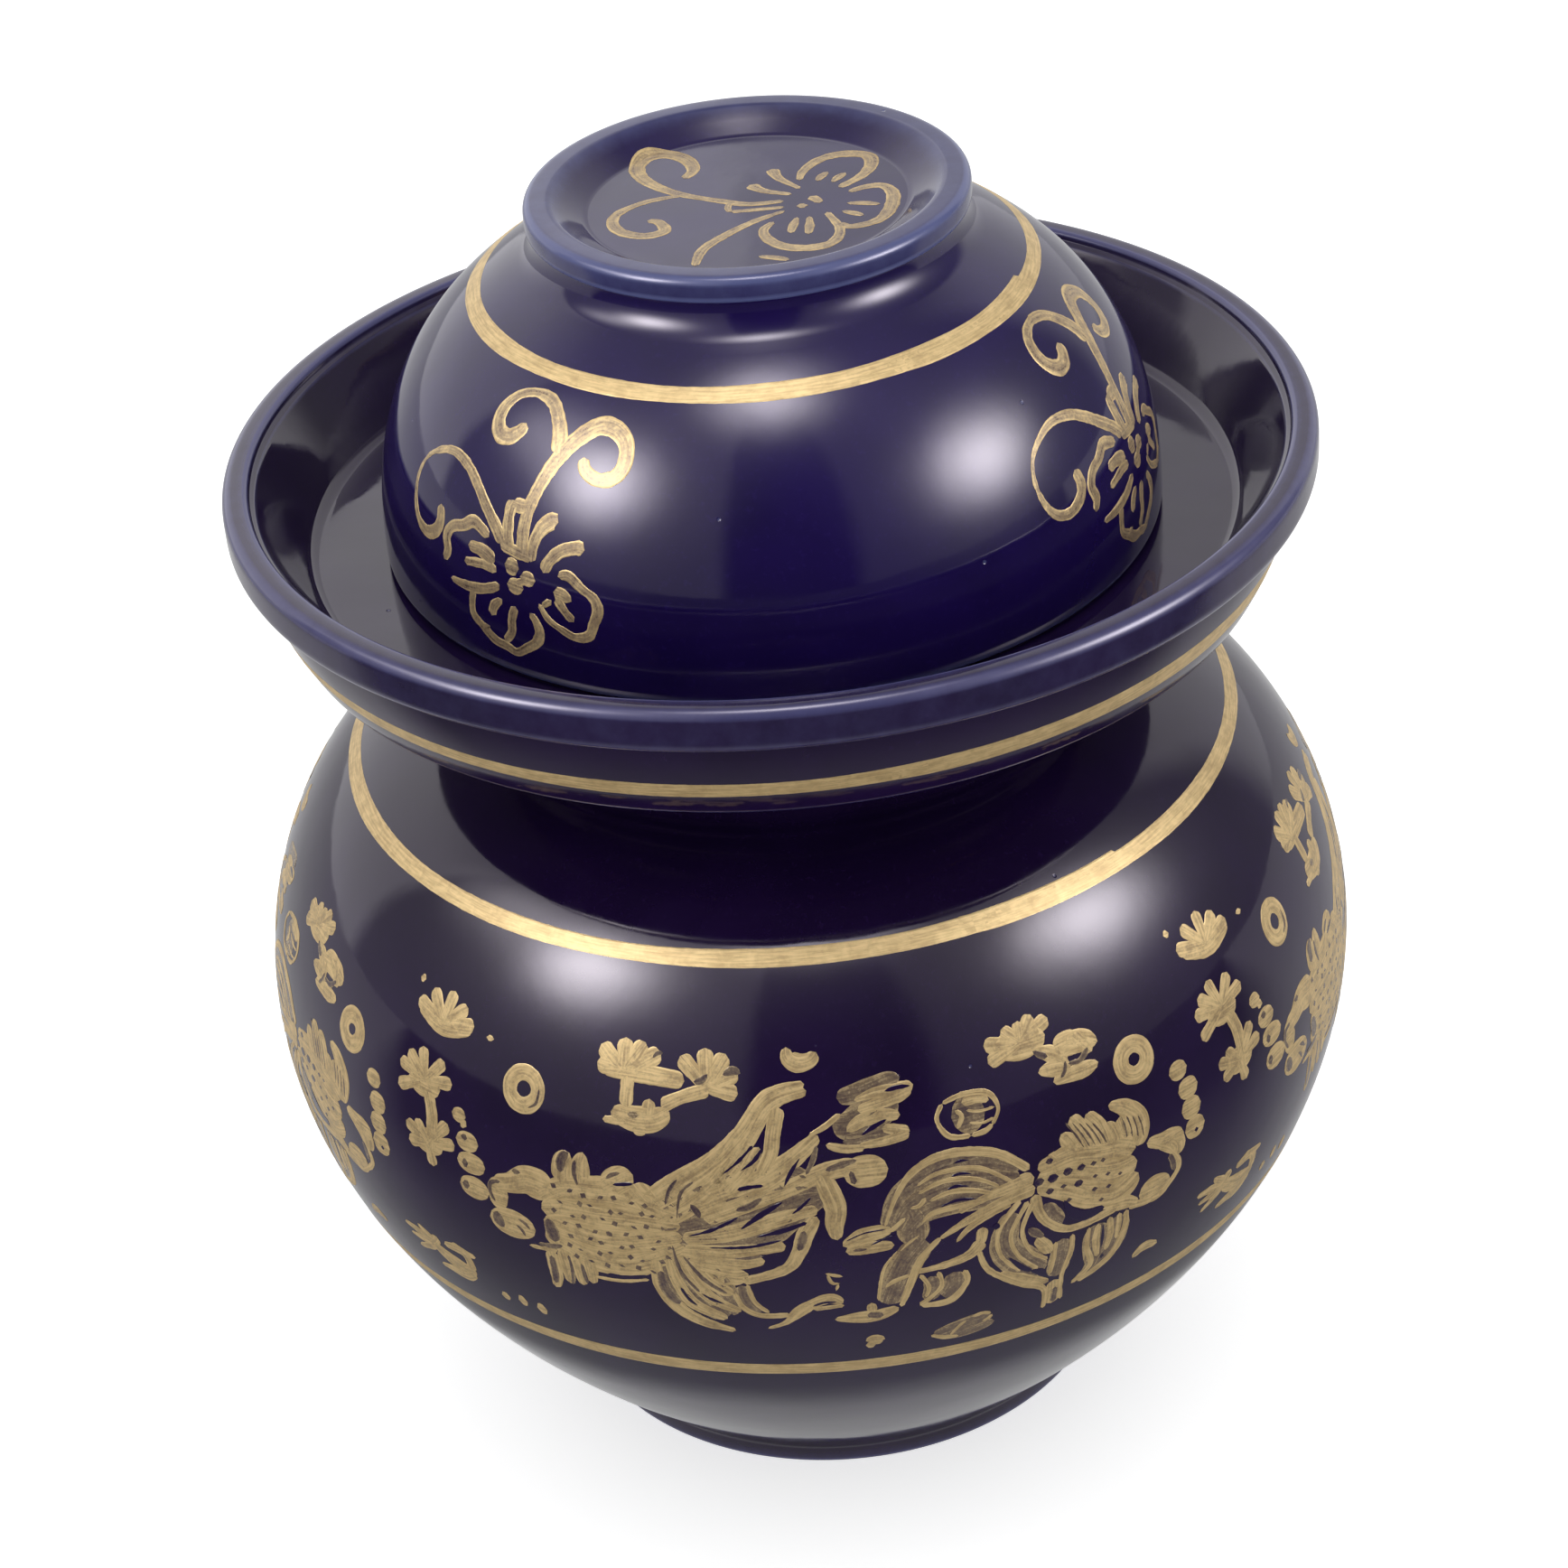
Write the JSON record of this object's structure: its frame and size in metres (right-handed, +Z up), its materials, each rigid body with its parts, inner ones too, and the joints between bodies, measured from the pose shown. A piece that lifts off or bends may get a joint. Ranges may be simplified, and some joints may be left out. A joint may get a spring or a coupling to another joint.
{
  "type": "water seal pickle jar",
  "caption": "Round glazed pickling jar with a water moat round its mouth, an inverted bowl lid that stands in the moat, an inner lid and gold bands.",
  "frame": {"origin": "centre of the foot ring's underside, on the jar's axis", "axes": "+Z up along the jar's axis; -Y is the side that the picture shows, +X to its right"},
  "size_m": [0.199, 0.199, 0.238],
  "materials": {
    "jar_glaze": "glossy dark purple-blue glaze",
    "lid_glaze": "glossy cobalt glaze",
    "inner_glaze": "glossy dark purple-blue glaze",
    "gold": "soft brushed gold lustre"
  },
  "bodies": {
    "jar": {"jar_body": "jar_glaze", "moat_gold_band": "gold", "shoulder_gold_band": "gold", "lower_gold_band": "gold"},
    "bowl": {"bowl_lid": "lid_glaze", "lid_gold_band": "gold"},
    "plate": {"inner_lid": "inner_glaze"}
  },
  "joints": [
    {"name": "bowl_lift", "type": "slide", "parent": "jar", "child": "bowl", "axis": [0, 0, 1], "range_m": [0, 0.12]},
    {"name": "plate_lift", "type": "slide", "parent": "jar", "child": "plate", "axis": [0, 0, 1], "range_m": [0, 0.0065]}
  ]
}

Short task: Write out the whole listing again, exactly as it stands.

Result of this task:
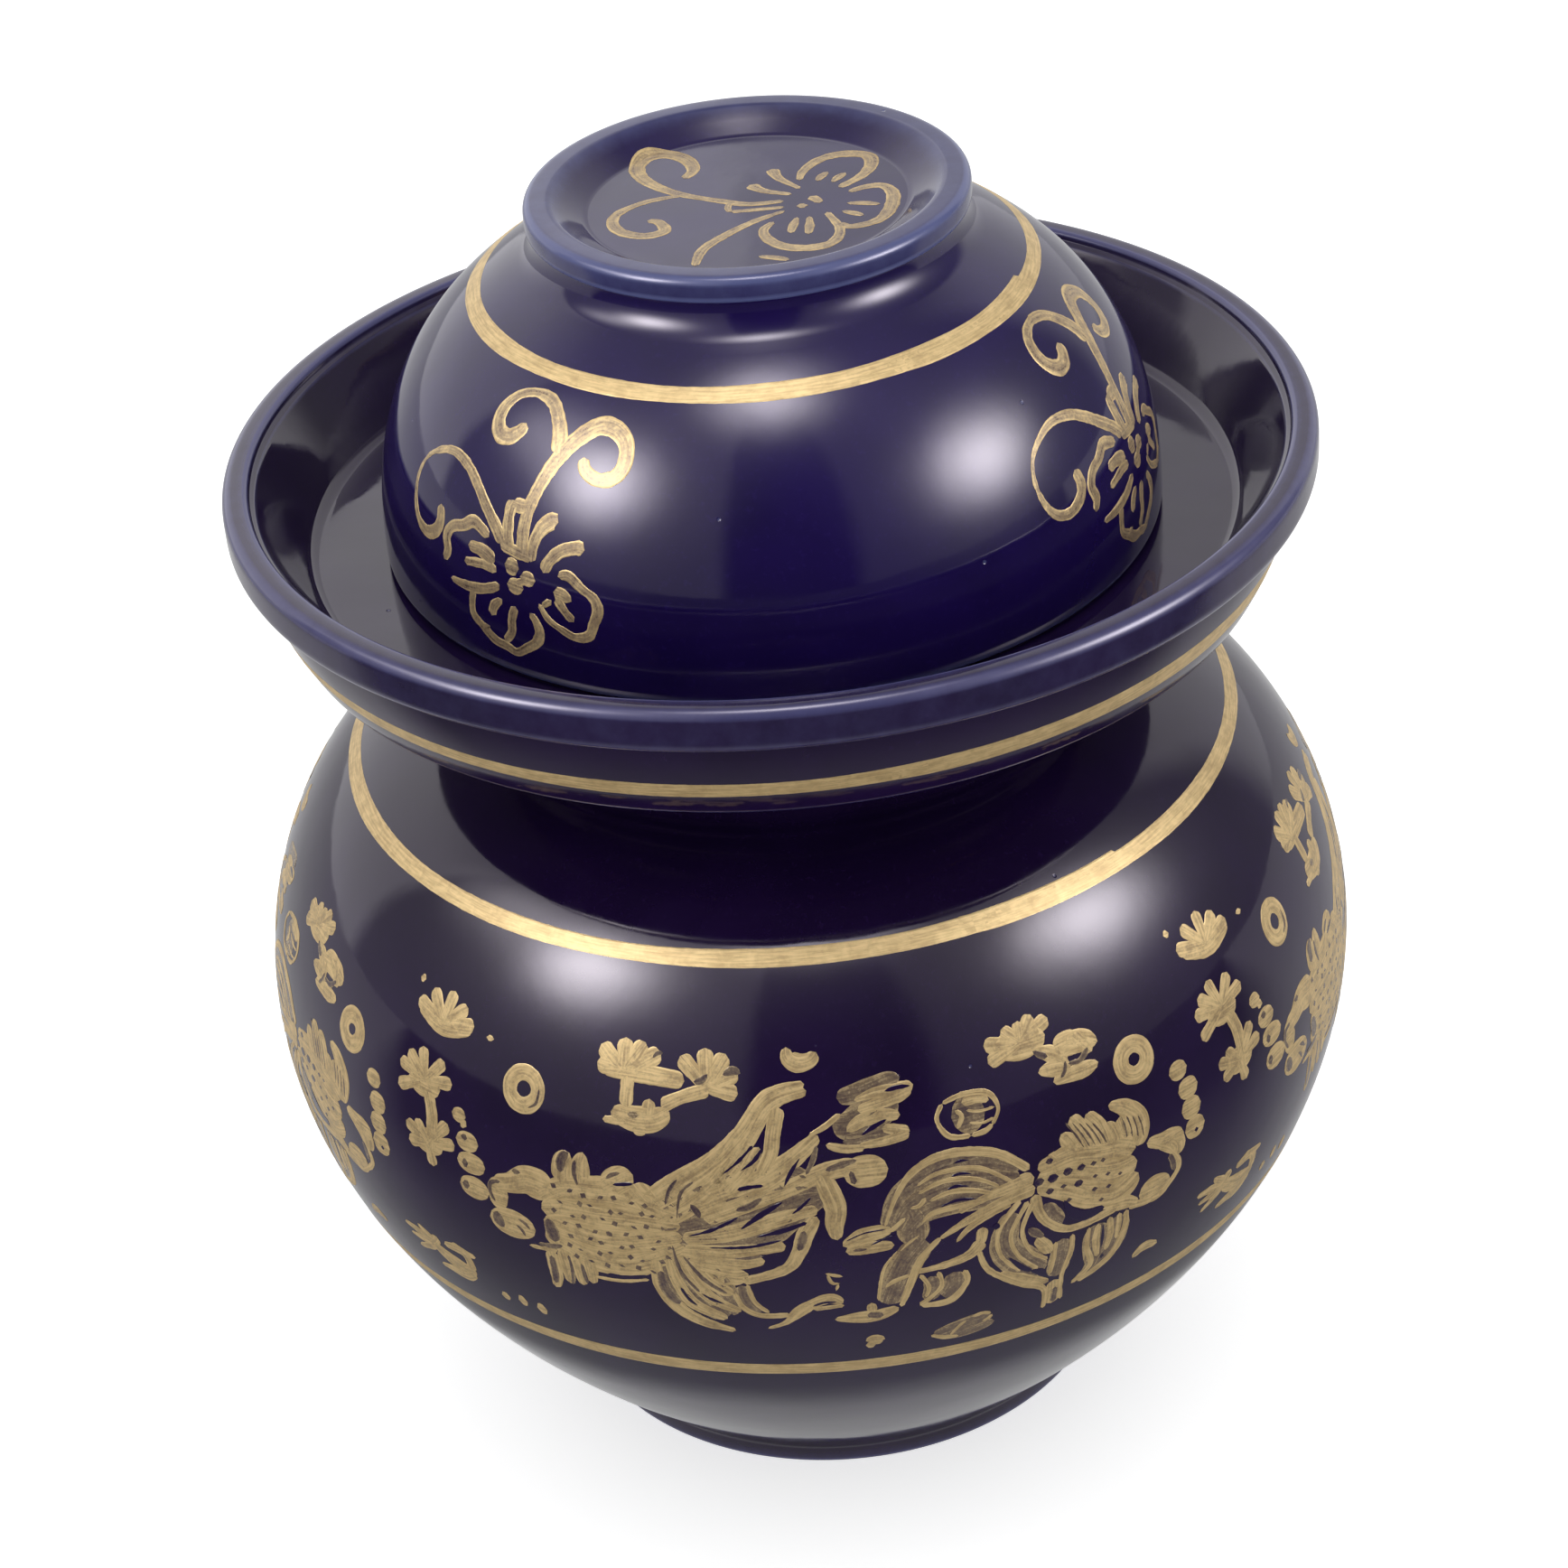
Write the JSON record of this object's structure: its frame and size in metres (right-handed, +Z up), its materials, each rigid body with its parts, inner ones too, and the joints between bodies, measured from the pose shown. A piece that lifts off or bends may get a joint. Ranges may be simplified, and some joints may be left out. A joint may get a spring or a coupling to another joint.
{
  "type": "water seal pickle jar",
  "caption": "Round glazed pickling jar with a water moat round its mouth, an inverted bowl lid that stands in the moat, an inner lid and gold bands.",
  "frame": {"origin": "centre of the foot ring's underside, on the jar's axis", "axes": "+Z up along the jar's axis; -Y is the side that the picture shows, +X to its right"},
  "size_m": [0.199, 0.199, 0.238],
  "materials": {
    "jar_glaze": "glossy dark purple-blue glaze",
    "lid_glaze": "glossy cobalt glaze",
    "inner_glaze": "glossy dark purple-blue glaze",
    "gold": "soft brushed gold lustre"
  },
  "bodies": {
    "jar": {"jar_body": "jar_glaze", "moat_gold_band": "gold", "shoulder_gold_band": "gold", "lower_gold_band": "gold"},
    "bowl": {"bowl_lid": "lid_glaze", "lid_gold_band": "gold"},
    "plate": {"inner_lid": "inner_glaze"}
  },
  "joints": [
    {"name": "bowl_lift", "type": "slide", "parent": "jar", "child": "bowl", "axis": [0, 0, 1], "range_m": [0, 0.12]},
    {"name": "plate_lift", "type": "slide", "parent": "jar", "child": "plate", "axis": [0, 0, 1], "range_m": [0, 0.0065]}
  ]
}